● **Your objective**
Reproduce every entry in the listing without alteration.

[CAD and scene scripts]
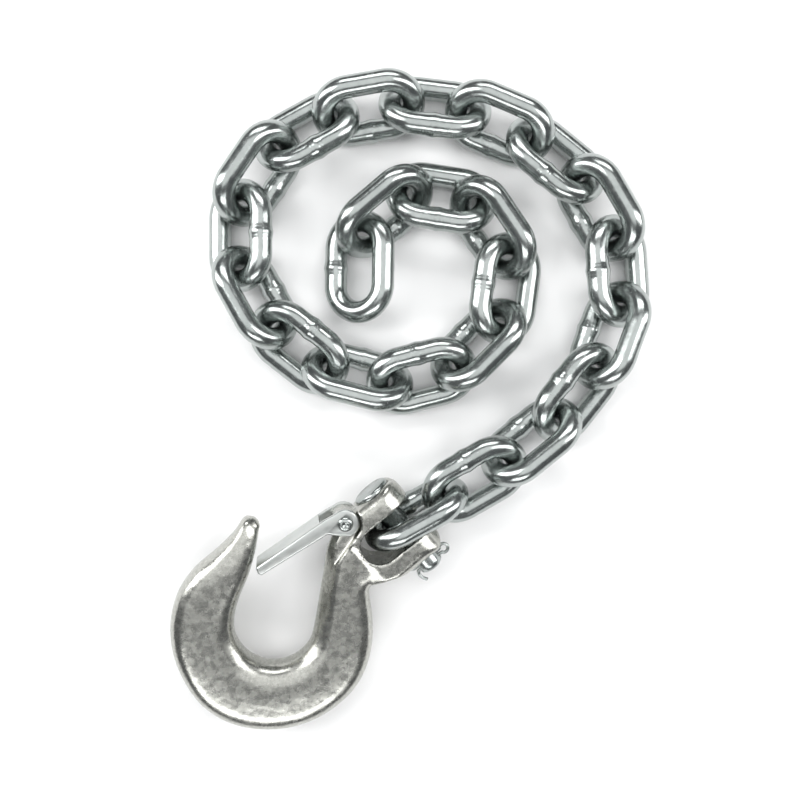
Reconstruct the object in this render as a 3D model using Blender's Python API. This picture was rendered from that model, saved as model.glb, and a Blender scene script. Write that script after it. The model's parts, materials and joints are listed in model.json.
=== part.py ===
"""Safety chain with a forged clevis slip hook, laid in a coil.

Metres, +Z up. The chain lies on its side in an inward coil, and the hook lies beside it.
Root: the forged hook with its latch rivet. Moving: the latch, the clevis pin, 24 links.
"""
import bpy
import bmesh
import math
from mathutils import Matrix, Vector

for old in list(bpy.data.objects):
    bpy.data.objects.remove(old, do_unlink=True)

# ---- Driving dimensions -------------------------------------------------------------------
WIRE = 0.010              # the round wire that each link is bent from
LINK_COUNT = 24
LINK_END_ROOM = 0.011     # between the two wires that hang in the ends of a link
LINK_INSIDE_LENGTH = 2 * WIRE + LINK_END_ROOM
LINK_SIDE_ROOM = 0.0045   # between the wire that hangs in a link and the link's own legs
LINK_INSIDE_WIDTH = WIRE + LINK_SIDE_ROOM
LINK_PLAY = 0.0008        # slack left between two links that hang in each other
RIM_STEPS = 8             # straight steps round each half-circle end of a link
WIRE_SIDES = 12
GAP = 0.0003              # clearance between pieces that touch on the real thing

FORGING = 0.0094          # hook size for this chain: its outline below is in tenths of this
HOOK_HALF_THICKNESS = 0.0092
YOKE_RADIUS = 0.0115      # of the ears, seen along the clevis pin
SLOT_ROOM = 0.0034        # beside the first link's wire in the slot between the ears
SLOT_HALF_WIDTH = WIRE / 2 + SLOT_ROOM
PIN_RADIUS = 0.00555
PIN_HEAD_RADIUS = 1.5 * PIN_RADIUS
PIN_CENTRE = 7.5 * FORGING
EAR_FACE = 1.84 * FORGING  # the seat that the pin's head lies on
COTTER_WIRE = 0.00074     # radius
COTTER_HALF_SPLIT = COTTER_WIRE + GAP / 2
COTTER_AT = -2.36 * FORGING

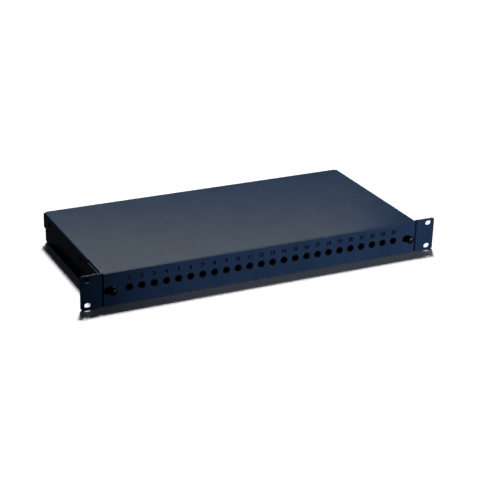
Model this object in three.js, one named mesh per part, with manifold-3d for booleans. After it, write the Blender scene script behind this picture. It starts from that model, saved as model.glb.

● **Final answer**
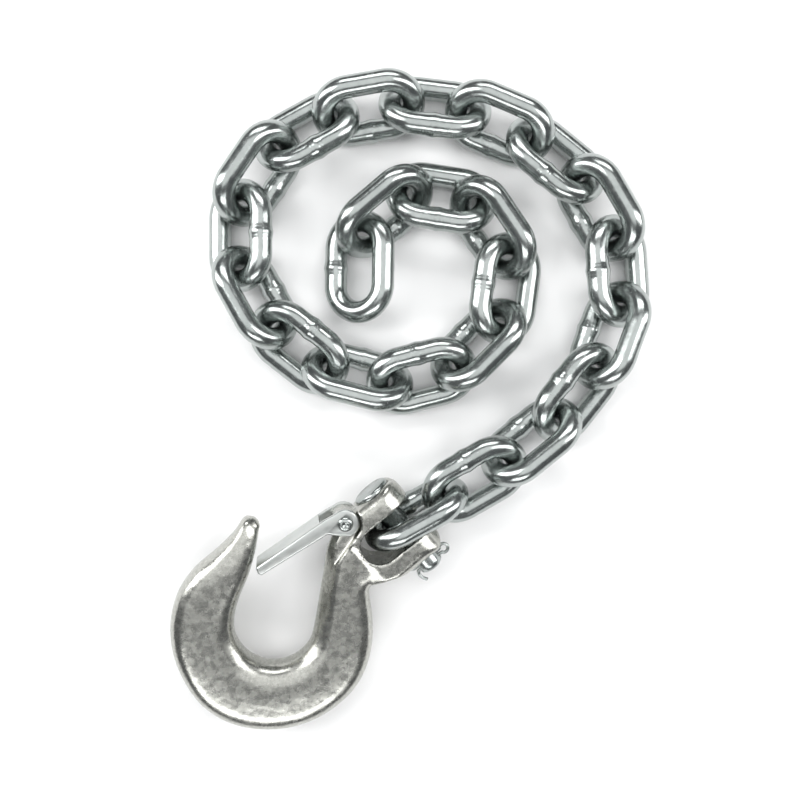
Reconstruct the object in this render as a 3D model using Blender's Python API. This picture was rendered from that model, saved as model.glb, and a Blender scene script. Write that script after it. The model's parts, materials and joints are listed in model.json.
=== part.py ===
"""Safety chain with a forged clevis slip hook, laid in a coil.

Metres, +Z up. The chain lies on its side in an inward coil, and the hook lies beside it.
Root: the forged hook with its latch rivet. Moving: the latch, the clevis pin, 24 links.
"""
import bpy
import bmesh
import math
from mathutils import Matrix, Vector

for old in list(bpy.data.objects):
    bpy.data.objects.remove(old, do_unlink=True)

# ---- Driving dimensions -------------------------------------------------------------------
WIRE = 0.010              # the round wire that each link is bent from
LINK_COUNT = 24
LINK_END_ROOM = 0.011     # between the two wires that hang in the ends of a link
LINK_INSIDE_LENGTH = 2 * WIRE + LINK_END_ROOM
LINK_SIDE_ROOM = 0.0045   # between the wire that hangs in a link and the link's own legs
LINK_INSIDE_WIDTH = WIRE + LINK_SIDE_ROOM
LINK_PLAY = 0.0008        # slack left between two links that hang in each other
RIM_STEPS = 8             # straight steps round each half-circle end of a link
WIRE_SIDES = 12
GAP = 0.0003              # clearance between pieces that touch on the real thing

FORGING = 0.0094          # hook size for this chain: its outline below is in tenths of this
HOOK_HALF_THICKNESS = 0.0092
YOKE_RADIUS = 0.0115      # of the ears, seen along the clevis pin
SLOT_ROOM = 0.0034        # beside the first link's wire in the slot between the ears
SLOT_HALF_WIDTH = WIRE / 2 + SLOT_ROOM
PIN_RADIUS = 0.00555
PIN_HEAD_RADIUS = 1.5 * PIN_RADIUS
PIN_CENTRE = 7.5 * FORGING
EAR_FACE = 1.84 * FORGING  # the seat that the pin's head lies on
COTTER_WIRE = 0.00074     # radius
COTTER_HALF_SPLIT = COTTER_WIRE + GAP / 2
COTTER_AT = -2.36 * FORGING

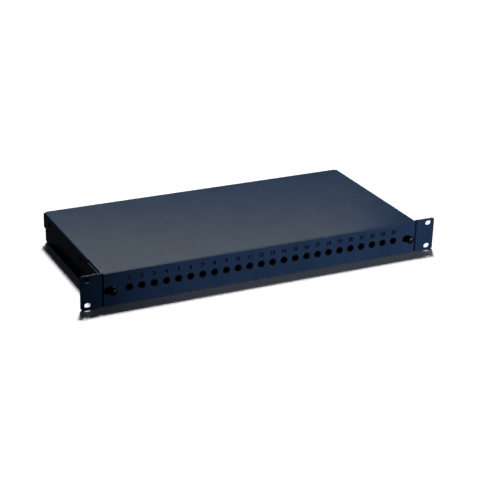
Model this object in three.js, one named mesh per part, with manifold-3d for booleans. After it, write the Blender scene script behind this picture. It starts from that model, saved as model.glb.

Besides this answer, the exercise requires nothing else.